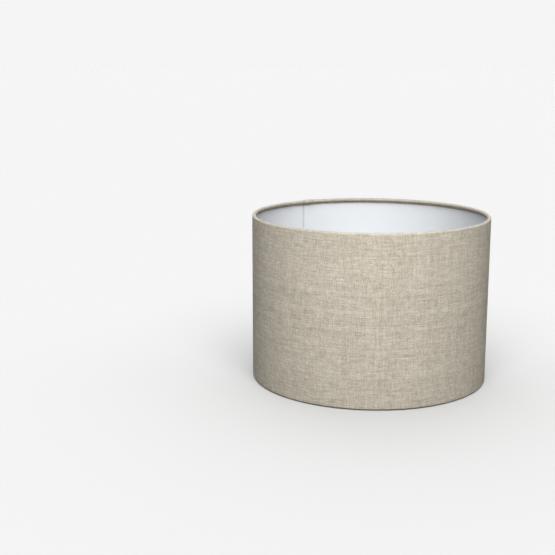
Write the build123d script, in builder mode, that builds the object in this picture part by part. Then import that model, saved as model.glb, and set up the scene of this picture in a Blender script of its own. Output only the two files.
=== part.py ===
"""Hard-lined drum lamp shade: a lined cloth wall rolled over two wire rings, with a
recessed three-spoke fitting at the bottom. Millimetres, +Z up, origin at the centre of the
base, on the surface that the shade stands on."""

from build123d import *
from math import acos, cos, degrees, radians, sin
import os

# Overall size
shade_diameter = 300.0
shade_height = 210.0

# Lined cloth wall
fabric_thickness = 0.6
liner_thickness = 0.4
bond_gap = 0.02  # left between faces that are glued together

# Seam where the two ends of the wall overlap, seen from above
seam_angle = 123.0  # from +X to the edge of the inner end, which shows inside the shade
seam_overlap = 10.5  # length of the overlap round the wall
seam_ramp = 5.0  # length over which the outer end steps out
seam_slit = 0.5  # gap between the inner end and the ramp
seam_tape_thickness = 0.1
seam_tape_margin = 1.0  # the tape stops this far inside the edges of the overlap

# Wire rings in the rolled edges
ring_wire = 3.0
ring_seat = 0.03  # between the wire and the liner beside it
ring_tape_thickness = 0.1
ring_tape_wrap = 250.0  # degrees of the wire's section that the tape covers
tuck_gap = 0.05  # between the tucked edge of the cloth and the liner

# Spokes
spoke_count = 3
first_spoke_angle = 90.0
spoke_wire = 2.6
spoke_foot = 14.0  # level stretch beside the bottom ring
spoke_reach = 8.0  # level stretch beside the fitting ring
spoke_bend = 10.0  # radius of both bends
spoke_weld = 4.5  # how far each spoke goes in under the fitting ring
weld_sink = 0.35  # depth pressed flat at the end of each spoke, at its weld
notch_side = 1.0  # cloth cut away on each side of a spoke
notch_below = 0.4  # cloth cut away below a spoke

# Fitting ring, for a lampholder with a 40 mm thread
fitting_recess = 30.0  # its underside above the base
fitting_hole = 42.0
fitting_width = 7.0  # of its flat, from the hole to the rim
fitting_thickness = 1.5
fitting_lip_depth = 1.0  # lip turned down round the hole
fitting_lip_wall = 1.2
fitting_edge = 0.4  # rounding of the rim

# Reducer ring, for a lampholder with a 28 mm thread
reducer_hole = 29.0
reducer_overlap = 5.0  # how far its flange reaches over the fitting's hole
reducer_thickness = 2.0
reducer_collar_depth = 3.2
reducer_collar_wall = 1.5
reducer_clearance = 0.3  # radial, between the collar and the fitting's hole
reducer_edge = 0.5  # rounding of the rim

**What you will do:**
Give the complete listing a second time, exactly as it reads.

**Reply to the task:**
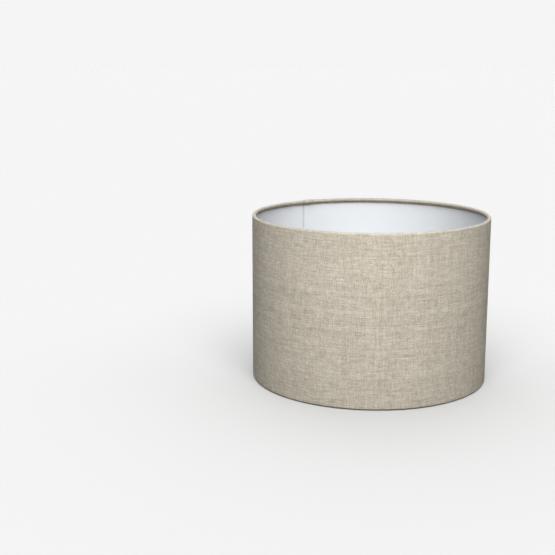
Write the build123d script, in builder mode, that builds the object in this picture part by part. Then import that model, saved as model.glb, and set up the scene of this picture in a Blender script of its own. Output only the two files.
=== part.py ===
"""Hard-lined drum lamp shade: a lined cloth wall rolled over two wire rings, with a
recessed three-spoke fitting at the bottom. Millimetres, +Z up, origin at the centre of the
base, on the surface that the shade stands on."""

from build123d import *
from math import acos, cos, degrees, radians, sin
import os

# Overall size
shade_diameter = 300.0
shade_height = 210.0

# Lined cloth wall
fabric_thickness = 0.6
liner_thickness = 0.4
bond_gap = 0.02  # left between faces that are glued together

# Seam where the two ends of the wall overlap, seen from above
seam_angle = 123.0  # from +X to the edge of the inner end, which shows inside the shade
seam_overlap = 10.5  # length of the overlap round the wall
seam_ramp = 5.0  # length over which the outer end steps out
seam_slit = 0.5  # gap between the inner end and the ramp
seam_tape_thickness = 0.1
seam_tape_margin = 1.0  # the tape stops this far inside the edges of the overlap

# Wire rings in the rolled edges
ring_wire = 3.0
ring_seat = 0.03  # between the wire and the liner beside it
ring_tape_thickness = 0.1
ring_tape_wrap = 250.0  # degrees of the wire's section that the tape covers
tuck_gap = 0.05  # between the tucked edge of the cloth and the liner

# Spokes
spoke_count = 3
first_spoke_angle = 90.0
spoke_wire = 2.6
spoke_foot = 14.0  # level stretch beside the bottom ring
spoke_reach = 8.0  # level stretch beside the fitting ring
spoke_bend = 10.0  # radius of both bends
spoke_weld = 4.5  # how far each spoke goes in under the fitting ring
weld_sink = 0.35  # depth pressed flat at the end of each spoke, at its weld
notch_side = 1.0  # cloth cut away on each side of a spoke
notch_below = 0.4  # cloth cut away below a spoke

# Fitting ring, for a lampholder with a 40 mm thread
fitting_recess = 30.0  # its underside above the base
fitting_hole = 42.0
fitting_width = 7.0  # of its flat, from the hole to the rim
fitting_thickness = 1.5
fitting_lip_depth = 1.0  # lip turned down round the hole
fitting_lip_wall = 1.2
fitting_edge = 0.4  # rounding of the rim

# Reducer ring, for a lampholder with a 28 mm thread
reducer_hole = 29.0
reducer_overlap = 5.0  # how far its flange reaches over the fitting's hole
reducer_thickness = 2.0
reducer_collar_depth = 3.2
reducer_collar_wall = 1.5
reducer_clearance = 0.3  # radial, between the collar and the fitting's hole
reducer_edge = 0.5  # rounding of the rim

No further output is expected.